Тьма окончательно накрыла Уч-море. Напарник еще немного помолчал, затем извлек из воды весло и, не оборачивая головы к собеседнику, негромко произнес:
– Не думай об этом. Твоей вины в этом нет.
Глава 2
Ворота на водоразделе
Апбб-жжж-ззз…
Тихо накатывает со всех сторон то плотной стеной, то трепещет, как бархат.
Ззз-лллл-лы-оо-oooзз-апп…
Поцелуй… один… мы не дотанцевали…
Аппзззы…
«Ева, на тебе платье Незнакомки… и там, в звоннице…»
Ззз-аппббблл…
Шшрркгарх… зз…
«Все теперь связано».
Мерцающая дорога, видел…
Только это было давно.
«Только это было давно», – подумал Федор и тут же понял, что не может точно сказать, насколько далеко отстоит это «давно», как много прошло времени: сутки, трое, может быть, неделя или несколько часов.
«Вспоминай, ты должен… А главное, что ты видел?»
Сонливость покрывалом озноба опять ложилась на плечи. Не спать! Оса затаилась – желтое тельце, прорезанное черными прожилками, ползет – и стала вдруг огромной, с человеческую ладонь, еще больше… Нет, он убил последнюю осу, он убил их всех и выбросил трупики за борт лодки. Некоторое время назад. Когда? Как было бы хорошо отдаться этому ознобу и уйти в уют сна. Но тогда – конец, яд уже вовсю растекается по телу и…
– Ты просто не проснешься, – прошептал Федор, с трудом шевеля тяжелыми обезвоженными губами.
(Вспоминай!)
Как нелепо, какие-то осы. Целое гнездо ос.
– Ева. – Слабая болезненная улыбка на распухших губах.
Нельзя спать. Этот сладкий сон может стать билетиком в один конец. Просто терпеть, держаться, и организм справится. Наверное, справится. Или…
Аппбзллы…
Эти звуки в мареве сна, в который, сам не замечая, он все чаще проваливается… Никаких «или»! Хоть спички в глаза вставляй, но не смей спать. Да только предательски или потому, что на самом деле это было единственным спасением, взгляд снова притянула к себе зеленоватая бутыль. Был выход: вода из-под Зубного моста. Радикальный выход, потому что если осы оказались мутантами, то, прими он лекарство, озноб и лихорадка покажутся лишь детскими шалостями. Кожаный мешочек рядом, туго набит – смесь целебных трав, определенных спор и грибов. Это он вспомнил. Когда-то сам провел классификацию и учил готовить лекарство. Сейчас кто-то – Тихон? – позаботился о нем: целебная вода, лекарственная смесь. Это вспомнил. Но даже если он выдержит и не сойдет с ума, приняв спасительный раствор, то провалится в забытье, которое сменится глубоким сном. В итоге оздоравливающим, конечно; только проспит он много часов кряду. И тогда уж точно некому будет держать под контролем берег – а они там, таятся, ждут и следуют за лодкой, – берег и такие близкие теперь заградительные ворота.

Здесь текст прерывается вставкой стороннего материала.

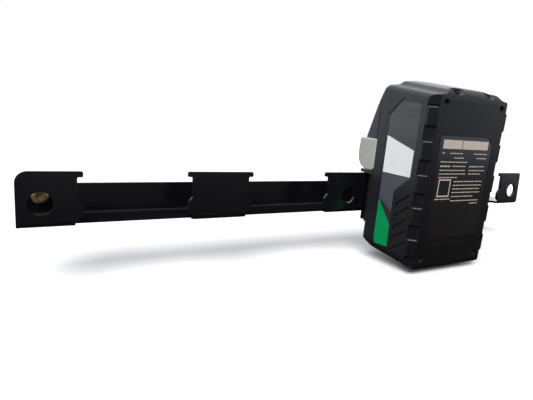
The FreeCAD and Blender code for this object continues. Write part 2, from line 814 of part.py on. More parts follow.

(Вспоминай. Что ты видел?!)
Но, похоже, у него не остается другого выхода. Надо попытаться немного отгрести назад, подальше от берега и от ворот, на середину озера, где фарватер, и бросить плавучий якорь. Яд этих тварей вот-вот доконает его, и он в любом случае уснет. А так у него появится шанс. Горькое лекарство,
(«Оно сделает меня беззащитным».)
заботливо оставленное Тихоном. Настоящее лекарство всегда горькое, уж неизвестно, почему так вышло в этой жизни. Однако у него будет неплохой шанс: Дикие с Пустых земель – или кто там швырнул осиное гнездо?! – остерегаются воды, а на всем фарватере присутствия чужих лодок вроде бы не обнаружилось. Правда, никто не знает, что случится, когда он уснет. Но тут уж ничего не поделаешь, тут, как говорили в родной Дубне, уж не до жиру.
(«В родной Дубне?! Господи, а ну прекрати немедленно, о чем ты думаешь…»)
(«Вспоминай. Ведь ты видел что-то очень необычное».)